As verdadeiras atrações da fazenda de Hollowell, para mim, eram: seu completo isolamento, a uns quatro quilômetros do vilarejo e separada da estrada por cerca de um quilômetro de campo aberto; sua proximidade com o rio, que o proprietário dizia que na primavera o protegia, com suas brumas, da geada, embora isso nada significasse para mim; a cor cinzenta e o estado periclitante da casa e do celeiro, e as cercas deterioradas, que abriam um espaço enorme entre mim e o último ocupante; as macieiras ocas e cobertas de líquen, roídas por coelhos, mostrando o tipo de vizinhos que eu teria; mas, acima de tudo, a recordação que eu guardara de minhas primeiras viagens rio acima, quando a casa estava escondida por trás de um denso bosque de bordos, através do qual eu ouvia os latidos do cão de guarda. Estava com pressa de comprá-la antes que o proprietário acabasse de se livrar de algumas pedras, de derrubar as macieiras ocas e de arrancar algumas bétulas que tinham brotado no pasto, em suma, antes que ele fizesse qualquer outro de seus melhoramentos. Para desfrutar todas essas vantagens eu estava disposto a ir em frente, a carregar como Atlas2 o mundo sobre meus ombros — eu nunca soube que recompensa ele teve por isso — e a fazer todas aquelas coisas que não tinham outra razão ou desculpa senão o fato de eu poder pagar pela propriedade e não ser molestado por sua posse; pois eu soube o tempo todo que ela produziria a mais abundante colheita do tipo que eu desejasse, desde que eu me permitisse simplesmente deixá-la em paz.

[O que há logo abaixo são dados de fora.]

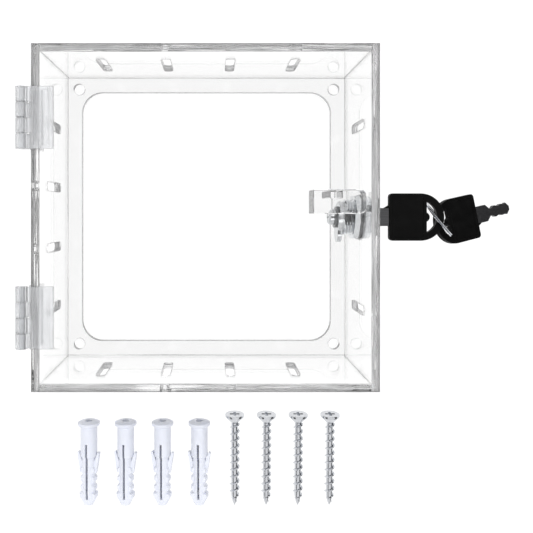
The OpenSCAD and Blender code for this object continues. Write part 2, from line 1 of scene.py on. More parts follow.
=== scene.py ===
# Clear lock box for a wall: the looks of the box, its lock, its keys and its wall fixings, built
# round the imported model, with the floor, the lamp and the camera.
import math

import bpy
from bpy.props import FloatProperty, FloatVectorProperty, IntProperty, PointerProperty
from mathutils import Matrix, Vector


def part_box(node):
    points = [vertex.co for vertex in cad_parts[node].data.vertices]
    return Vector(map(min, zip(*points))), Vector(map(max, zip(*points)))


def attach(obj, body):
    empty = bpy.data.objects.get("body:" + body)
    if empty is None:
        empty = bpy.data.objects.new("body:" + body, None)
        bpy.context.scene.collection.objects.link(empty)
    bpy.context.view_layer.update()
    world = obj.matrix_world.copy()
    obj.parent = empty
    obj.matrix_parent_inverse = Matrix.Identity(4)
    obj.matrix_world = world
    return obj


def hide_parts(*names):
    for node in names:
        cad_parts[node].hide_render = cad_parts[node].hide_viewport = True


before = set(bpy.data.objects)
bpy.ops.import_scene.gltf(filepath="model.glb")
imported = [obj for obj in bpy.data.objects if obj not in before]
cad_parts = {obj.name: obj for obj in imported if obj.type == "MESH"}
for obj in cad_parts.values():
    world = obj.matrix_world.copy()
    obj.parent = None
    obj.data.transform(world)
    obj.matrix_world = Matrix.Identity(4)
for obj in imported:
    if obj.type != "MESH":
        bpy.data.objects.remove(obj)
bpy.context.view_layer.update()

bl_info = {
    "name": "Clear Lock Box",
    "version": (1, 0, 0),
    "blender": (4, 5, 0),
    "location": "View3D > Sidebar > Lock Box",
    "description": "Builds a clear lock box with its lock, keys, screws and wall plugs",
    "category": "Object",
}

MM = 0.001


# Colours and nodes

# Sockets of the Mix node for colours, whose names it repeats for other kinds of value
MIX_FACTOR, MIX_FIRST, MIX_SECOND, MIX_RESULT = 0, 6, 7, 2


def linear(code):
    """Turns an sRGB hex colour into the linear colour that the shaders take."""
    parts = [int(code[i:i + 2], 16) / 255 for i in (1, 3, 5)]
    return [c / 12.92 if c <= 0.04045 else ((c + 0.055) / 1.055) ** 2.4 for c in parts]


def rgba(colour):
    """A colour with full opacity."""
    return (*colour[:3], 1.0)


def toned(colour, factor):
    """A colour made darker by a factor below 1, or lighter by one above it."""
    return [c * factor for c in colour]


def add_node(tree, kind, settings=None, links=None):
    """Adds one node. Settings are its properties or input values, links are input: socket."""
    node = tree.nodes.new(kind)
    for name, value in (settings or {}).items():
        if isinstance(name, str) and hasattr(node, name):
            setattr(node, name, value)
        else:
            node.inputs[name].default_value = value
    for name, socket in (links or {}).items():
        tree.links.new(socket, node.inputs[name])
    return node


def start_material(name, settings):
    """Starts a material with the shader values that are the same all over it."""
    material = bpy.data.materials.new(name)
    material.use_nodes = True
    tree = material.node_tree
    shader = tree.nodes["Principled BSDF"]
    for socket, value in settings.items():
        shader.inputs[socket].default_value = value
    return material, tree, shader


def pattern(tree, kind, settings, size_mm, stretch=(1, 1, 1)):
    """A pattern on Object coordinates whose features are about size_mm across, times the stretch
    along each axis."""
    coords = add_node(tree, "ShaderNodeTexCoord")
    scale = [1 / (size_mm * MM * s) for s in stretch]
    mapping = add_node(tree, "ShaderNodeMapping", {"Scale": scale},
                       {"Vector": coords.outputs["Object"]})
    texture = add_node(tree, kind, {"Scale": 1.0, **settings}, {"Vector": mapping.outputs[0]})
    return texture.outputs[0]


def graded(tree, factor, low, high, start=0.0, end=1.0):
    """Goes from low to high as a factor goes from start to end. Low and high are two numbers, or
    two colours, which may also be sockets. A noise seldom leaves the range from 0.3 to 0.7."""
    are_numbers = isinstance(low, (int, float))
    ends = {"To Min": low, "To Max": high} if are_numbers else {}
    ramp = add_node(tree, "ShaderNodeMapRange", {"From Min": start, "From Max": end, **ends},
                    {"Value": factor}).outputs[0]
    if are_numbers:
        return ramp
    mix = add_node(tree, "ShaderNodeMix", {"data_type": "RGBA"}, {MIX_FACTOR: ramp})
    for index, colour in ((MIX_FIRST, low), (MIX_SECOND, high)):
        if isinstance(colour, bpy.types.NodeSocket):
            tree.links.new(colour, mix.inputs[index])
        else:
            mix.inputs[index].default_value = rgba(colour)
    return mix.outputs[MIX_RESULT]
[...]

Mas aconteceu como eu disse.

Tudo o que posso dizer, portanto, com respeito ao cultivo em larga escala (sempre cultivei um jardim), é que eu tinha minhas sementes prontas. Muitos julgam que as sementes melhoram com o tempo. Não tenho dúvidas de que o tempo separa as boas das ruins, e quando eu finalmente plantar, terei menos probabilidade de me decepcionar. Mas eu diria a meus camaradas, de uma vez por todas: Enquanto for possível, vivam livres e sem compromissos. Não faz muita diferença se você está preso a uma fazenda ou à cadeia do município.

O velho Catão,3 cujo De Re Rustica é o meu “arado”,a diz o seguinte (e a única tradução que conheço deixa totalmente sem sentido a passagem): “Quando pensares em adquirir uma fazenda, revolve a ideia na cabeça, para não comprares com avidez; não poupes o trabalho de examiná-la, e não julgues suficiente percorrê-la só uma vez. Quanto mais amiúde fores lá, mais ela te agradará, se for boa”. Penso que não comprarei com avidez, mas darei voltas e mais voltas ao seu redor até o fim da vida, e lá serei enterrado antes que ela possa, finalmente, me agradar ainda mais.

Meu experimento seguinte, dessa mesma espécie, foi o atual, que pretendo descrever mais detidamente, condensando, por conveniência, a experiência de dois anos em um só. Como já disse, não me proponho a escrever uma ode ao desânimo, mas me gabar com o vigor de um galo cantando ao amanhecer, de pé em seu poleiro, nem que seja só para acordar meus vizinhos.4

Quando estabeleci residência pela primeira vez nos bosques, isto é, quando comecei a passar tanto minhas noites como meus dias ali — o que ocorreu, por acaso, no dia da Independência, 4 de julho de 1845 —, minha casa não estava pronta para o inverno. Não passava de um mero abrigo contra a chuva, sem emboço e sem chaminé, com paredes de tábuas ásperas castigadas pelas intempéries e cheias de rachaduras, que deixavam o interior frio à noite. Os caibros verticais brancos e lisos e as esquadrias recém-aplainadas das portas e janelas davam-lhe um aspecto limpo e arejado, especialmente pela manhã, quando o madeiramento estava encharcado de orvalho, de tal maneira que eu fantasiava que por volta do meio-dia brotaria da madeira alguma resina doce. Na minha imaginação ela retinha ao longo do dia um tanto desse caráter auroreal, fazendo-me lembrar de uma certa casa na montanha que eu visitara no ano anterior. Esta última era uma cabana fresca e sem reboco, adequada para hospedar um deus viajante, e na qual uma deusa poderia arrastar seus vestidos. Os ventos que passavam sobre minha morada eram dos que varrem as cristas das montanhas, trazendo as melodias interrompidas, ou apenas as partes celestiais, de música terrena.